(Summary: This article repudiates the allegation that Islam is “the religion of the sword” and that Prophet Muhammad (peace and blessings be upon him) was “a man of the sword”.
It does so by analyzing why and how the Prophet Muhammad fought.
The article concludes that the Prophet’s biggest enemies were falsehood, injustice and oppression. As a mercy for all creation, he was disposed to fighting only for self-defence and when freedom and people’s basic human rights were in grave danger.
Still, he fought only occasionally and briefly, after all other alternatives had been exhausted. Fighting was the last resort and could not be undertaken for any of the vain worldly benefits.
In the process, the Prophet created a remarkable legacy of war ethics, as part of Islamic general ethics. It served as a standard-setter in the fields of conflict and warfare, within which, traditionally, benevolence and rationality are seldom observed.
At the end of the article, “fighting, or war, verses” are also explained.)
Washington Irving (1783-1859), an American writer, historian and diplomat, was among the first who systematically stereotyped Islam as “the religion of the sword” and Prophet Muhammad (peace and blessings be upon him) as “a man of the sword”.
According to him, the Prophet was sent with the sword as “the instrument of Faith”. He taught that those who engaged themselves in promulgating his faith should enter neither into “argument nor discussion; but slay all who refuse obedience to the law”. “The sword is the key of heaven and hell”, the Prophet is alleged to have said to his followers.
Washington Irving wrote this in his book titled “Mahomet and his Successors”. The book has two volumes. The first volume was published in 1849 and the second in 1850.
This book was not an isolated case. It represented a trend and the author was its spokesperson, so to speak. He declares at the beginning of the book’s preface:
“Some apology may seem necessary for presenting a life of Mahomet at the present day, when no new fact can be added to those already known concerning him.”
In other words, the notoriously violent reputation of Islam and its Prophet was a well-established reality. The author was simply re-emphasizing the obvious.
Demonizing Islam and Muslims
The book and the trend it represented were products of a long and concerted campaign against Islam and Muslims. It was a crusade in its own right. The campaign aimed to discredit the ideological foundations of Islamic civilization and cultures and thus pave the way for physical colonization, subjugation and exploitation of the Muslim world.

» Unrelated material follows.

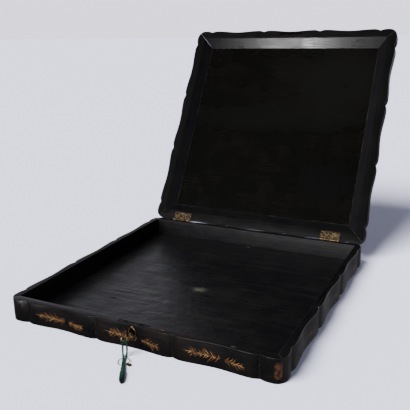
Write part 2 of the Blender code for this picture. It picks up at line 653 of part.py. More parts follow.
def cord(finish):
    path = smooth_path(CORD_ROUTE, CORD_STEP)
    curve = bpy.data.curves.new("cord", "CURVE")
    curve.dimensions = "3D"
    curve.bevel_depth = CORD_RADIUS
    curve.bevel_resolution = 2
    curve.use_fill_caps = True
    spline = curve.splines.new("POLY")
    spline.points.add(len(path) - 1)
    for point, at in zip(spline.points, path):
        point.co = (*at, 1)
    curve.materials.append(finish)
    made = bpy.data.objects.new("cord", curve)
    bpy.context.scene.collection.objects.link(made)


def ring_frame():
    """Place and tilt of the ring: its low side on the surface, its far side over the cord."""
    low = Vector((math.cos(RING_LOW_SIDE), math.sin(RING_LOW_SIDE), 0))
    normal = (low * (RING_DIP / RING_RADIUS) + Vector((0, 0, 1))).normalized()
    middle = Vector((*RING_AT, RING_LIFT))
    return Matrix.Translation(middle) @ normal.to_track_quat("Z", "Y").to_matrix().to_4x4()


def ring(finish):
    form = bmesh.new()
    add_hoop(form, RING_RADIUS, RING_RADIUS, RING_WIRE, ring_frame())
    smooth(place("ring", form, finish))


def fob(finish):
    """A small brass fob: a sleeve on the ring, and a flat tab that lies on the surface."""
    out = Vector((math.cos(FOB_SIDE), math.sin(FOB_SIDE), 0))
    along = Vector((-out.y, out.x, 0))
    dip = RING_DIP * math.cos(FOB_SIDE - RING_LOW_SIDE)
    middle = Vector((*RING_AT, RING_LIFT - dip)) + out * RING_RADIUS
    sleeve, bore = bmesh.new(), bmesh.new()
    half = along * FOB_LENGTH / 2
    on_ring = along.to_track_quat("Z", "X").to_matrix().to_4x4()
    add_rod(sleeve, middle - half, FOB_LENGTH, FOB_RADIUS, SCREW_SIDES, on_ring)
    made = place("fob", sleeve, finish)
    length, width, thickness = FOB_TAB
    tab_base = middle.z - FOB_RADIUS * math.cos(math.pi / SCREW_SIDES)
    tab = block((FOB_RADIUS * 0.8, -width / 2, 0), (length, width / 2, thickness))
    heading = Matrix.Translation((middle.x, middle.y, tab_base)) @ Matrix.Rotation(FOB_SIDE, 4, "Z")
    bmesh.ops.transform(tab, matrix=heading, verts=tab.verts[:])
    combine(made, cutter("cut_fob_tab", tab), "UNION")
    room = RING_WIRE + HOLE_GAP + FOB_LENGTH ** 2 / (8 * RING_RADIUS)
    add_rod(bore, middle - half * 2, FOB_LENGTH * 2, room, SCREW_SIDES, on_ring)
    combine(made, cutter("cut_fob_bore", bore))


def tassel(finish):
    """Head, neck and skirt as one lying body, flattened where it rests."""
    start = Vector((*TASSEL_AT, 0))
    across = Vector((-AHEAD.y, AHEAD.x, 0))
    rings = []
    for distance, wide, tall in TASSEL_SECTIONS:
        middle = start + AHEAD * distance + Vector((0, 0, tall + REST_GAP))
        angles = [2 * math.pi * k / TASSEL_SIDES for k in range(TASSEL_SIDES)]
        rings.append([middle + across * (wide * math.cos(a)) + Vector((0, 0, tall * math.sin(a)))
                      for a in angles])
    smooth(place("tassel", loft(rings), finish), 60)


def main():
    clear_scene()
    lacquer = material("black lacquer", (0.012, 0.011, 0.010), 0.28)
    brass = material("aged brass", (0.42, 0.28, 0.12), 0.42, 1.0)
    steel = material("grey steel wire", (0.40, 0.40, 0.41), 0.35, 1.0)
    silk = material("green silk", (0.010, 0.085, 0.045), 0.60)

    lid = bpy.data.objects.new("lid_turn", None)
    bpy.context.scene.collection.objects.link(lid)
    lid.location = HINGE_AXIS

    case = case_body(lacquer)
    cover = lid_body(lacquer, lid)
    hinges(case["back"], cover["back"], brass, lid)
    lock(case["front"], brass)
    strike(cover["front"], brass, lid)
    escutcheon(case["front"], brass)
    key(brass)
    cord(silk)
    ring(steel)
    fob(brass)
    tassel(silk)

    lid.rotation_euler.x = -OPEN_ANGLE


main()
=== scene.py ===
import json
import math
import random
from itertools import accumulate

import bmesh
import bpy
from mathutils import Matrix, Vector
from mathutils.geometry import interpolate_bezier


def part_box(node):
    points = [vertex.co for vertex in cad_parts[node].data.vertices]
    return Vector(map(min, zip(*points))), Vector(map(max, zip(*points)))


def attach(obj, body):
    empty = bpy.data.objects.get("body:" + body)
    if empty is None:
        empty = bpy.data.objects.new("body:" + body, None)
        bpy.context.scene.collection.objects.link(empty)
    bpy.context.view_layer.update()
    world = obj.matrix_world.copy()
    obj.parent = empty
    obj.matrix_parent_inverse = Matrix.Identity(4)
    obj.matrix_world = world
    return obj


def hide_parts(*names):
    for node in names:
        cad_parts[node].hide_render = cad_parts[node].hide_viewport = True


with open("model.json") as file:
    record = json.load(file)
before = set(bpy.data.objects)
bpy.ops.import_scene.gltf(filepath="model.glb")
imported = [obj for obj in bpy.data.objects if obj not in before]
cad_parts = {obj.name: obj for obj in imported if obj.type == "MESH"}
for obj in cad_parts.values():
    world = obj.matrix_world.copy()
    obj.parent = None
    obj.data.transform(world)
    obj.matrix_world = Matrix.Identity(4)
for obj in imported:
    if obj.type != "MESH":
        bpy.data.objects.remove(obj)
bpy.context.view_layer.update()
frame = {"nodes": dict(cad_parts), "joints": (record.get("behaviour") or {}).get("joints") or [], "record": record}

nodes = frame["nodes"]
joint = frame["joints"][0]
lidNames = set(frame["record"]["behaviour"]["bodies"]["lid"])
hingePoint = Vector(joint["pos_m"])
openAngle = math.radians(joint["range_deg"][1])
openLid = (Matrix.Translation(hingePoint) @ Matrix.Rotation(-openAngle, 4, "X")
           @ Matrix.Translation(-hingePoint))
shutLid = openLid.inverted()
sides = ("front", "right", "back", "left")
quarterTurns = {side: Matrix.Rotation(math.pi / 2 * k, 4, "Z") for k, side in enumerate(sides)}


def shutBox(name):
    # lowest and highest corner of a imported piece, measured with the lid shut
    turn = shutLid if name in lidNames else Matrix.Identity(4)
    spots = [turn @ v.co for v in nodes[name].data.vertices]
    return (Vector([min(s[k] for s in spots) for k in range(3)]),
            Vector([max(s[k] for s in spots) for k in range(3)]))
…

At the heart of legitimization of those unholy enterprises lay the demonization of Islam and its adherents. Orientalism, as a Western scholarly discipline that flourished especially in the 18th and 19th centuries, was their soul and driving force.
It was held that the Prophet – and with him all Muslims – were wrong and needed to be set right. They and whatever they had defiled needed to be purified and rescued. They needed the Savior and his terrestrial exponents for the purpose.
The Prophet was no more than a false prophet (an impostor) who cunningly deceived multitudes.
On account of all that, the colonization drive was heavily saturated with the spirit of Christianisation, proselytization and westernization – all at once. It was an extension of the Crusades.
Hence, when Field Marshall Allenby captured Jerusalem in 1918 in the name of the Allies, while standing on the steps of the Dome of the Rock, he made a proclamation:
“Today the Crusades have come to an end.”
In the same vein, Peterson Smith, in his book on the life of Jesus, wrote:
“This capture of Jerusalem was indeed an eighth Crusade in which Christianity had finally achieved its purpose” (Haykal).
According to Washington Irving, furthermore, while in Makkah, the Prophet exhorted the people to bear with patience and endure the violence of their enemies, almost emulating the standards established by “our Saviour”.
But upon migrating to Madinah and establishing a state with an army at his command, the Prophet Muhammad, “arrived at a point where he completely diverged from the celestial spirit of the Christian doctrines, and stamped his religion with the alloy of fallible mortality. His human nature was not capable of maintaining the sublime forbearance he had hitherto inculcated.”
It was then and there that the Prophet as “a man of the sword” and Islam “as the religion of the sword” came to the fore.